● **DO THIS**: List each line of the data that holds the word "record".

-- Start DATASET EXCERPT --

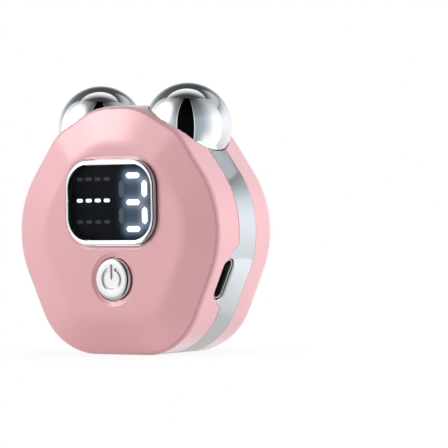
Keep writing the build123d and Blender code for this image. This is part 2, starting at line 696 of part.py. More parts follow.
# ---------------------------------------------------------------- balls
def ball(side):
    body = Pos(side * BALL_X, 0, BALL_Z) * Sphere(BALL_RADIUS)
    return body - on_axle(side, BUSH_RADIUS, 0, -BALL_RADIUS - 1, BORE_TOP)


def ball_bush(side):
    return on_axle(side, BUSH_RADIUS, AXLE_RADIUS + AXLE_RUNNING_GAP, BUSH_BOTTOM, BUSH_TOP)


def ball_axle(side):
    shaft = on_axle(side, AXLE_RADIUS, 0, COLLAR_TOP, AXLE_TIP)
    shaft -= on_axle(side, AXLE_RADIUS + 1, GROOVE_RADIUS, CLIP_BOTTOM, CLIP_BOTTOM + CLIP_THICK)
    shaft += on_axle(side, COLLAR_RADIUS, 0, HEATER_TOP, COLLAR_TOP)
    return shaft + on_axle(side, STUD_RADIUS, 0, STUD_END, HEATER_TOP)


def axle_clip(side):
    """Snap ring in the axle's groove, with a gap to spring over it."""
    ring = Circle(CLIP_RADIUS) - Circle(GROOVE_RADIUS) - Pos(CLIP_RADIUS, 0) * Rectangle(2 * CLIP_RADIUS, 1.2)
    return extrude(ball_place(side).offset(CLIP_BOTTOM) * ring, amount=CLIP_THICK)


def axle_seal(side):
    return on_axle(side, COLLAR_RADIUS, AXLE_RADIUS, COLLAR_TOP, -SEAT_RADIUS)


def axle_heater(side):
    return on_axle(side, HEATER_RADIUS, STUD_RADIUS, BOSS_TOP, HEATER_TOP)


def axle_terminal(side):
    """Ring terminal with a solder tab towards the back."""
    tab = Pos(TAB_REACH / 3 * 2, 0) * Rectangle(TAB_REACH / 3 * 2, TAB_WIDE)
    ring = Circle(TERMINAL_RADIUS) + tab - Circle(STUD_RADIUS)
    return extrude(ball_place(side).offset(NUT_TOP) * ring, amount=TERMINAL_THICK)


def axle_nut(side):
    nut = RegularPolygon(NUT_FLATS / 2, 6, major_radius=False) - Circle(STUD_RADIUS)
    return extrude(ball_place(side).offset(NUT_TOP - NUT_THICK) * nut, amount=NUT_THICK)


def ball_lead(side):
    tab = ball_place(side).offset(NUT_TOP - LEAD_RADIUS).from_local_coords(Vector(4.2, 0, 0))
    points = [(tab.X, tab.Y, tab.Z), (tab.X, tab.Y, WIRE_SLOT_Z), (tab.X, MAIN_BOARD_BACK + 0.5, WIRE_SLOT_Z),
              (tab.X, MAIN_BOARD_BACK + 0.5, 24.0)]
    return lead(points, [0.9, 0.9])


# ---------------------------------------------------------------- all nodes
NODES = {
    "front_shell": front_shell,
    "rear_shell": rear_shell,
    "mid_band": mid_band,
    "display_bezel": display_bezel,
    "display_lens": display_lens,
    "display_reflector": display_reflector,
    "segment_guides_lit": lambda: guides(lit_strokes(), FIT),
    "segment_guides_dim": lambda: guides(dim_strokes(), FIT),
    "mode_bar_guides": lambda: guides(mode_dashes(), FIT),
    "display_leds": display_leds,
    "display_board": display_board,
    "display_screws": display_screws,
    "board_link_header": board_link_header,
    "power_button": power_button,
    "switch_body": switch_body,
    "switch_plunger": switch_plunger,
    "port_shell": port_shell,
    "port_tongue": port_tongue,
    "port_contacts": port_contacts,
    "main_board": main_board,
    "board_screws": board_screws,
    "board_chips": board_chips,
    "pulse_transformer": pulse_transformer,
    "board_capacitors": board_capacitors,
    "battery_connector": battery_connector,
    "battery_leads": battery_leads,
    "battery_cell": battery_cell,
    "battery_foam_pad": battery_foam_pad,
    "inner_frame": inner_frame,
    "frame_screws": frame_screws,
}
PAIRED = {
    "ball": ball,
    "ball_bush": ball_bush,
    "ball_axle": ball_axle,
    "axle_clip": axle_clip,
    "axle_seal": axle_seal,
    "axle_heater": axle_heater,
    "axle_terminal": axle_terminal,
    "axle_nut": axle_nut,
    "ball_lead": ball_lead,
}

for node, make in NODES.items():
    export_step(make(), f"parts/{node}.step")
for node, make in PAIRED.items():
    export_step(make(-1), f"parts/{node}_left.step")
    export_step(make(1), f"parts/{node}_right.step")
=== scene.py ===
"""Looks of the palm-size facial toning device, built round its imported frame.

Pieces are modelled in millimetres and brought to metres when they are finished.
"""
import json
from math import atan2, ceil, cos, degrees, pi, radians, sin, tan

import bmesh
import bpy
from mathutils import Matrix, Vector


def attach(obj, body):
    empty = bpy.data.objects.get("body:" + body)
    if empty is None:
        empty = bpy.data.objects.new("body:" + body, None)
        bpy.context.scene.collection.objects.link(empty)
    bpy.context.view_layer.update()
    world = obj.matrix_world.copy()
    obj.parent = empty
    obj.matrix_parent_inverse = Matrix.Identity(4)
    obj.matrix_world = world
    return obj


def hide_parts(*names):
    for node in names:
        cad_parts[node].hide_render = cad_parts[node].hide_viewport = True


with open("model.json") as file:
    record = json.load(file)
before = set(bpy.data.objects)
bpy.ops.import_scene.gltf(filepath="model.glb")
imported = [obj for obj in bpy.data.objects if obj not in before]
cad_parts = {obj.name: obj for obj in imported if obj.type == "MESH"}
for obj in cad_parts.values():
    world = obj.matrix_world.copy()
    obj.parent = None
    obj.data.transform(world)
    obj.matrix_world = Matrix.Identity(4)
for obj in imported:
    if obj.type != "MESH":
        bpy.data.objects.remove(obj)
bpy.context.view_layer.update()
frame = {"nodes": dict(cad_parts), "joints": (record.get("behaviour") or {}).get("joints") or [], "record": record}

# ---------------- camera
# A long lens, level with the body and to its right, so that the far ball looks nearly as
# large as the near one.  It stands a little off the body's middle and leans slightly.
MM = 0.001
CAMERA_AZIMUTH = radians(36)
CAMERA_HEIGHT = radians(0.64)
CAMERA_LEAN = radians(-0.95)
CAMERA_DISTANCE = 632
SCALE = 4.7                # image pixels to the millimetre at the body's middle
IMAGE_SIDE = 448
SENSOR = 36
BODY_MIDDLE = Vector((0, 0, 27))
MIDDLE_IN_IMAGE = (145.7, 225.3)


def towards(azimuth, rise):
    """Direction out from the body.  Azimuth 0 is in front, and a quarter turn is to the right."""
    return Vector((sin(azimuth) * cos(rise), -cos(azimuth) * cos(rise), sin(rise)))


def put(name, data, matrix=Matrix()):
    """Adds an object to the scene."""
    obj = bpy.data.objects.new(name, data)
    obj.matrix_world = matrix
    bpy.context.scene.collection.objects.link(obj)
    return obj


away = towards(CAMERA_AZIMUTH, CAMERA_HEIGHT)
level = Vector((cos(CAMERA_AZIMUTH), sin(CAMERA_AZIMUTH), 0))
upright = away.cross(level)
right = level * cos(CAMERA_LEAN) + upright * sin(CAMERA_LEAN)
up = upright * cos(CAMERA_LEAN) - level * sin(CAMERA_LEAN)
camera_place = BODY_MIDDLE + away * CAMERA_DISTANCE
aim = BODY_MIDDLE + right * (IMAGE_SIDE / 2 - MIDDLE_IN_IMAGE[0]) / SCALE
aim += up * (MIDDLE_IN_IMAGE[1] - IMAGE_SIDE / 2) / SCALE
back = (camera_place - aim).normalized()
across = up.cross(back).normalized()
facing = Matrix((across, back.cross(across), back)).transposed().to_4x4()

lens = bpy.data.cameras.new("camera")
lens.sensor_width = SENSOR
lens.lens = SCALE * CAMERA_DISTANCE / IMAGE_SIDE * SENSOR
lens.clip_start = 10 * MM
lens.clip_end = 20
bpy.context.scene.camera = put("camera", lens, Matrix.Translation(camera_place * MM) @ facing)
bpy.context.scene.view_settings.view_transform = "Standard"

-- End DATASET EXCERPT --

● **WORKED ANSWER**:
    record = json.load(file)
frame = {"nodes": dict(cad_parts), "joints": (record.get("behaviour") or {}).get("joints") or [], "record": record}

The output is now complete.